DATA SEGMENT →
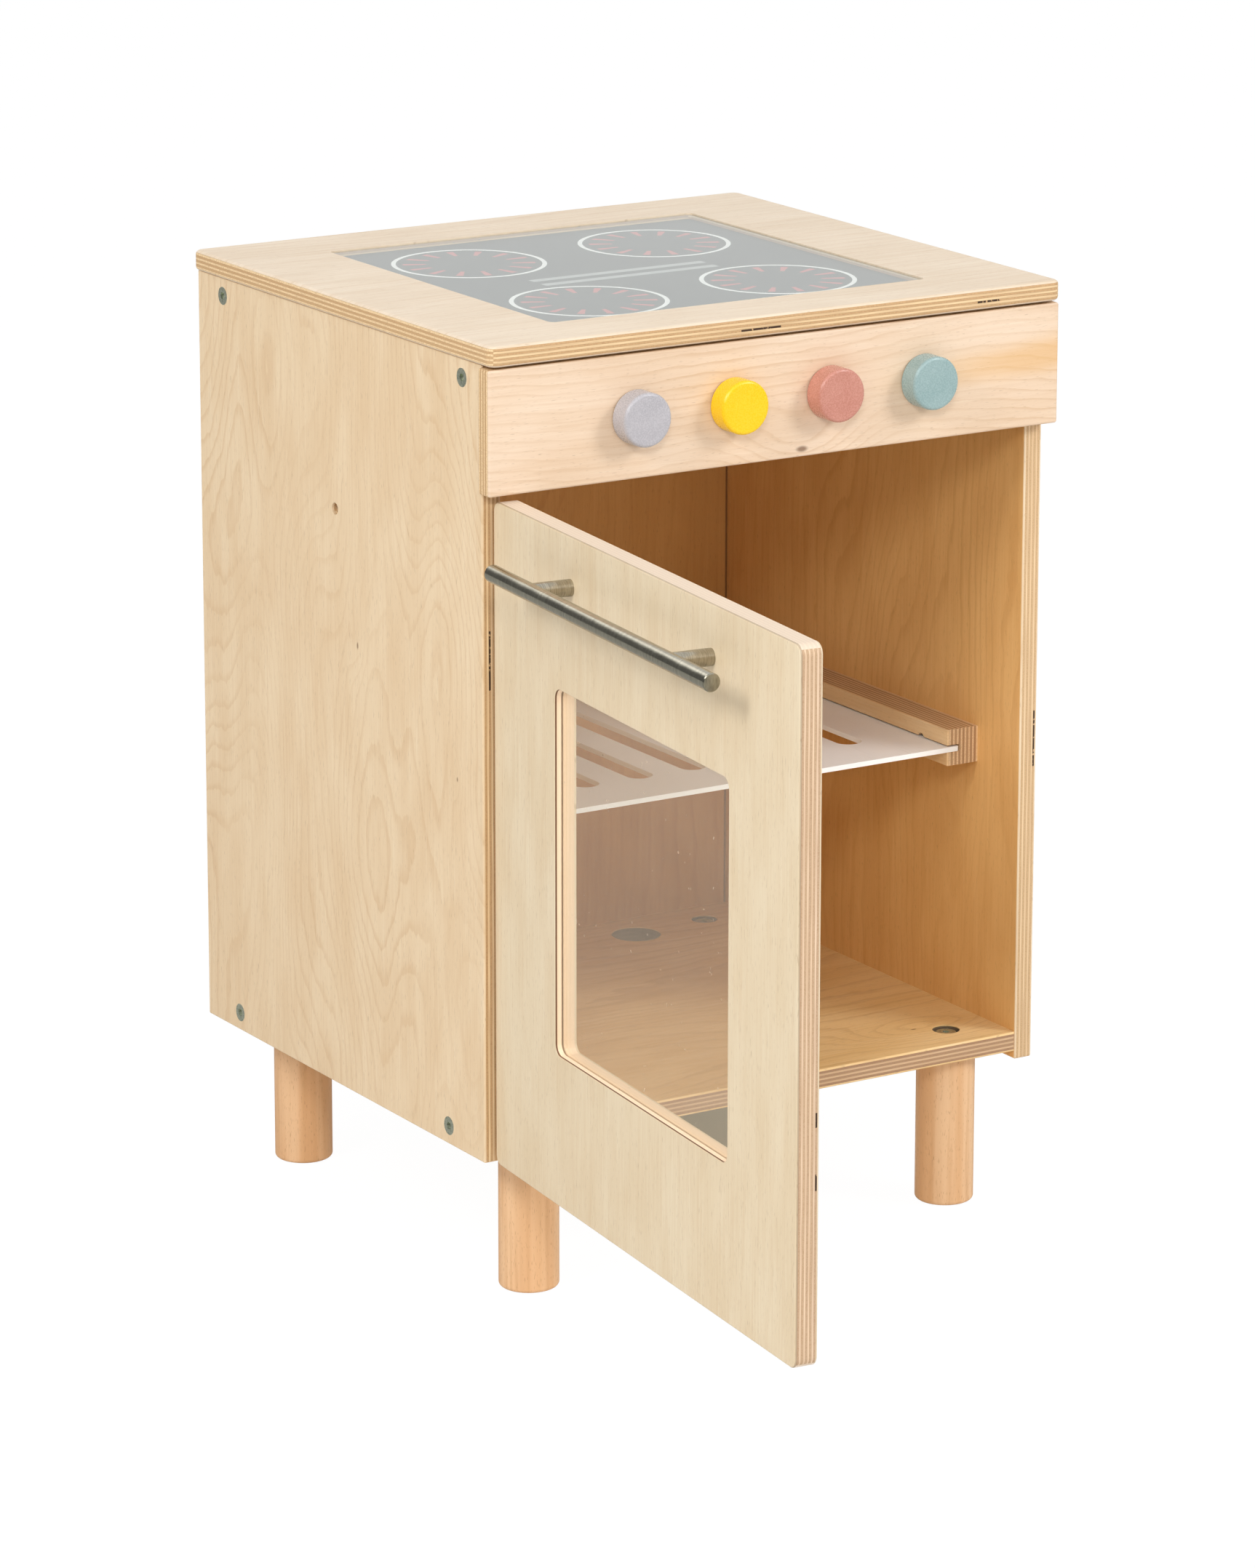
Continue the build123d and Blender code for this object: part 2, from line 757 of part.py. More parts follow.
with BuildPart() as handle_bar:
    with BuildSketch(Plane(origin=bar_start, x_dir=(0, 0, 1), z_dir=door_along)):
        Circle(bar_radius)
    extrude(amount=bar_length)
    chamfer(handle_bar.edges().filter_by(GeomType.CIRCLE), bar_chamfer)

with BuildPart() as handle_posts:
    with BuildSketch(leaf(0)):
        with Locations(post_places):
            Circle(post_radius)
    extrude(amount=bar_stand_off)
    add(handle_bar.part, mode=Mode.SUBTRACT)
    with Locations(leaf_back(0)):
        with Locations([(-x, z) for x, z in post_places]):
            Hole(handle_screw_radius, depth=handle_screw_reach)

handle_screw_shape = headed_bolt(
    handle_screw_radius,
    door_thickness + handle_screw_reach,
    handle_screw_head_radius,
    handle_screw_head,
    handle_screw_radius * 0.75,
)

with BuildPart() as handle_screws:
    with Locations(leaf_back(door_thickness)):
        with Locations([(-x, z) for x, z in post_places]):
            add(handle_screw_shape)

# ================================================================ hinges
leaf_face_x = inner_x - cabinet_leaf_thickness
cabinet_leaf_reach = cabinet_leaf_end - cabinet_leaf_start
cabinet_screw_ys = (
    cabinet_leaf_start + cabinet_leaf_reach / 4,
    cabinet_leaf_start + cabinet_leaf_reach * 3 / 4,
)

with BuildPart() as hinge_cabinet_leaves:
    for height in hinge_heights:
        with BuildSketch(level(height)):
            with Locations(
                (
                    cabinet_leaf_thickness / 2 - inner_x,
                    cabinet_leaf_start + cabinet_leaf_reach / 2,
                )
            ):
                Rectangle(cabinet_leaf_thickness, cabinet_leaf_reach)
        extrude(amount=cabinet_leaf_height / 2, both=True)
        with BuildSketch(level(height)):
            with Locations(
                (
                    cabinet_leaf_thickness / 2 - inner_x,
                    (cabinet_leaf_start + pivot_y) / 2,
                )
            ):
                Rectangle(cabinet_leaf_thickness, cabinet_leaf_start - pivot_y)
            with Locations((pivot_x, pivot_y)):
                Circle(eye_radius)
        extrude(amount=eye_height / 2, both=True)
        with BuildSketch(level(height)):
            with Locations((pivot_x, pivot_y)):
                Circle(pin_radius + running_play)
        extrude(amount=eye_height / 2, both=True, mode=Mode.SUBTRACT)
    with Locations(inwards(leaf_face_x, -1)):
        with Locations([(y, z) for y in cabinet_screw_ys for z in hinge_heights]):
            CounterSinkHole(leaf_screw_radius, leaf_screw_head_radius, counter_sink_angle=90)

ear_start = eye_height / 2 + eye_gap
leaf_plate_near = notch_width - pivot_from_edge
leaf_plate_deep = pivot_from_back - door_leaf_thickness

with BuildPart() as hinge_door_leaves:
    for height in hinge_heights:
        for ear_bottom in (height + ear_start, height - ear_start - ear_height):
            with BuildSketch(leaf_level(ear_bottom)):
                Circle(eye_radius)
                with Locations((leaf_plate_near / 2, (pivot_from_back - eye_radius) / 2)):
                    Rectangle(leaf_plate_near, pivot_from_back + eye_radius)
            extrude(amount=ear_height)
        with BuildSketch(leaf_level(height)):
            with Locations(
                (
                    leaf_plate_near + door_leaf_length / 2,
                    leaf_plate_deep + door_leaf_thickness / 2,
                )
            ):
                Rectangle(door_leaf_length, door_leaf_thickness)
        extrude(amount=ear_start + ear_height, both=True)
        with BuildSketch(leaf_level(height)):
            Circle(pin_radius)
        extrude(amount=ear_start + ear_height, both=True, mode=Mode.SUBTRACT)
    with Locations(leaf_back(door_thickness)):
        with Locations([(-x, z) for x, z in leaf_screws]):
            CounterSinkHole(leaf_screw_radius, leaf_screw_head_radius, counter_sink_angle=90)

with BuildPart() as hinge_pins:
    for height in hinge_heights:
        with BuildSketch(leaf_level(height)):
            Circle(pin_radius)
        extrude(amount=ear_start + ear_height, both=True)

cabinet_leaf_screw_shape = countersunk_screw(
    leaf_screw_radius,
    leaf_screw_head_radius,
    cabinet_leaf_thickness + leaf_screw_reach,
    leaf_screw_radius * 0.75,
)
door_leaf_screw_shape = countersunk_screw(
    leaf_screw_radius,
    leaf_screw_head_radius,
    door_leaf_thickness + leaf_screw_reach,
    leaf_screw_radius * 0.75,
)

with BuildPart() as hinge_cabinet_screws:
    with Locations(inwards(leaf_face_x, -1)):
        with Locations([(y, z) for y in cabinet_screw_ys for z in hinge_heights]):
            add(cabinet_leaf_screw_shape)

with BuildPart() as hinge_door_screws:
    with Locations(leaf_back(door_thickness)):
        with Locations([(-x, z) for x, z in leaf_screws]):
            add(door_leaf_screw_shape)

with BuildPart() as left_panel_bored:
    add(left_side_panel.part)
    with Locations(inwards(inner_x, -1)):
        with Locations([(y, z) for y in cabinet_screw_ys for z in hinge_heights]):
            Hole(leaf_screw_radius, depth=leaf_screw_reach)

# ================================================================ written pieces
pieces = {
    "left_side_panel": left_panel_bored,
    "right_side_panel": right_side_panel,
    "floor_panel": floor_panel,
    "back_panel": back_panel,
    "front_top_rail": front_top_rail,
    "rear_top_rail": rear_top_rail,
    "worktop": worktop,
    "hob_print": hob_print,
    "hob_glass": hob_glass,
    "fascia": fascia,
    "left_runner": left_runner,
    "right_runner": right_runner,
    "rack": rack,
    "leg_inserts": leg_inserts,
    "leg_bolts": leg_bolts,
    "connector_screws": connector_screws,
    "worktop_screws": worktop_screws,
    "runner_screws": runner_screws,
    "fascia_dowels": fascia_dowels,
    "back_panel_dowels": back_panel_dowels,
    "door_front_layer": door_front,
    "door_back_layer": door_back,
    "door_pane": door_pane,
    "handle_bar": handle_bar,
    "handle_posts": handle_posts,
    "handle_screws": handle_screws,
    "hinge_cabinet_leaves": hinge_cabinet_leaves,
    "hinge_door_leaves": hinge_door_leaves,
    "hinge_pins": hinge_pins,
    "hinge_cabinet_screws": hinge_cabinet_screws,
    "hinge_door_screws": hinge_door_screws,
}
for name, piece in pieces.items():
    piece.part.label = name
    export_step(piece.part, f"parts/{name}.step")
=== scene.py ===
# %% [markdown]
# # A toy oven in birch plywood
# The object is a child's oven: a plywood cabinet on four round beech legs, a hob set
# into the worktop, four painted knobs, a door with a clear pane that stands open, and
# a slotted rack on two grooved battens. The solids come from the CAD model, already in
# their places and in metres, and each has its final shape. So nothing is modelled here:
# the script gives every solid its finish, and then sets up floor, light and camera.
#
# Loading the frame comes first, because every later cell asks it for places and sizes.

import json
import math

import bmesh
import bpy
from mathutils import Matrix, Vector


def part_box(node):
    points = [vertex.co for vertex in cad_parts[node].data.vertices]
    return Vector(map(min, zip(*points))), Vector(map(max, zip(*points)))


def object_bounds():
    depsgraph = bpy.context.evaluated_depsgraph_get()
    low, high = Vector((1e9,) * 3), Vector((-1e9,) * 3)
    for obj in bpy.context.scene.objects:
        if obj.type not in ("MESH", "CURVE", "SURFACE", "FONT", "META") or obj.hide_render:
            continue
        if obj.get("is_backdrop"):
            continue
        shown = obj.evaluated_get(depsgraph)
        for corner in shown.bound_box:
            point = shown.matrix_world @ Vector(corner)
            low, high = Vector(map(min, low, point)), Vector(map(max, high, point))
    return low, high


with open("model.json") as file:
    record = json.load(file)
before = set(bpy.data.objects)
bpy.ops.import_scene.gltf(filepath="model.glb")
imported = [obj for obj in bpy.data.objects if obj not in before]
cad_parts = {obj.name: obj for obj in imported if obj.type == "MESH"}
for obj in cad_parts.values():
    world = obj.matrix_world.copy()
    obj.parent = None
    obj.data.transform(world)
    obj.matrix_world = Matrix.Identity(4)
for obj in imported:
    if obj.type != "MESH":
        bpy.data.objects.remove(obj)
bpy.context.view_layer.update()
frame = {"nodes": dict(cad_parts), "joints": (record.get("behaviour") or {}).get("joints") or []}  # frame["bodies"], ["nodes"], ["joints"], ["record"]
nodes = frame["nodes"]

# %% [markdown]
# ## A small language for materials
# A procedural material is a sum of masks and noises. Drawn as nodes, even a simple one
# fills a screen. Written as sums it stays readable, so a small class wraps a socket and
# answers to plus, minus, times and the rest by adding Math nodes. Its reflected forms
# let a plain number stand on the left, as in 1 - mask. Every other node comes from one
# method, `node`, that takes the node's type, its settings and its sockets.

# %% Sockets that can be added and multiplied
class Wire:
    """An output socket that can be used in sums."""

    def __init__(self, finish, socket):
        self.finish = finish
        self.socket = socket

    def output(self, name):
        return Wire(self.finish, self.socket.node.outputs[name])

    def __add__(self, other):
        return self.finish.maths("ADD", self, other)

    def __radd__(self, other):
        return self.finish.maths("ADD", other, self)

    def __sub__(self, other):
        return self.finish.maths("SUBTRACT", self, other)

    def __rsub__(self, other):
        return self.finish.maths("SUBTRACT", other, self)

    def __mul__(self, other):
        return self.finish.maths("MULTIPLY", self, other)

    def __rmul__(self, other):
        return self.finish.maths("MULTIPLY", other, self)

    def __truediv__(self, other):
        return self.finish.maths("DIVIDE", self, other)

    def __pow__(self, other):
        return self.finish.maths("POWER", self, other)

    def __mod__(self, other):
        return self.finish.maths("FLOORED_MODULO", self, other)

    def __abs__(self):
        return self.finish.maths("ABSOLUTE", self)

    def __gt__(self, other):
        return self.finish.maths("GREATER_THAN", self, other)

    def __lt__(self, other):
        return self.finish.maths("LESS_THAN", self, other)


print("a wire answers to + - * / ** % > < and abs()")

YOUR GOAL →
Each line of the data that includes the word "corner" counts once; report the total and nothing more.

THE SOLUTION →
2